Paxton Barkdull recently had me on the Theology With Friends Podcast to talk about vocational singleness and LGBT+ topics, including how I arrived at a historic sexual ethic.

It’s been a journey!

I grew up hearing that every biblical Christian believed that God was against homosexuality.

I was taught that God’s wisdom in Scripture is self-evident to every Spirit-filled Christian and all come to the same conclusion.

Then I met smart Jesus-loving people in college with different interpretations. The simplicity of a self-evident Bible crumbled, disorienting my sexual ethics and my whole understanding of God’s wisdom.

I had a crisis of faith: How do I know God’s wisdom? *Can* I know God’s wisdom? Is God even real if so many disagree?

Serious doubt nearly destroyed my faith, but I dug deeper for better answers.

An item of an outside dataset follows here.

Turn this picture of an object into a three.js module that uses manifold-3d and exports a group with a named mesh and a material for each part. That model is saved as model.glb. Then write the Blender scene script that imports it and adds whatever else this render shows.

At the time, a friend quipped, “It’s either a pope in Rome, a pope in the mirror, or something in between. Choose your pope!”

I wasn’t Catholic, but I also didn’t trust my own interpretations over the next human’s. So I explored the in-between’s in Christian history.

As I studied, I was struck by Christ’s promise that He would give us the Church, led by His Apostles and their successors, to teach the Scriptures and lead His people.

And I was surprised to learn that a vast majority of Christians throughout history have believed that the most trustworthy human interpreters are those Church leaders who can trace their authority back to the Apostles.

To be clear, most Christians haven’t believed the Apostles (or their successors) teach perfectly. But if I personally arrive at a different interpretation than the strong consensus of the successors of the Apostles on a particular theological question, then I’m probably mistaken.

After that, the question of sexual ethics was fairly easy.

When I read the whole of Scripture with the historic Church, I found overwhelmingly more evidence for historic sexual ethics than for ex-gay theology or a revisionist sexual ethic.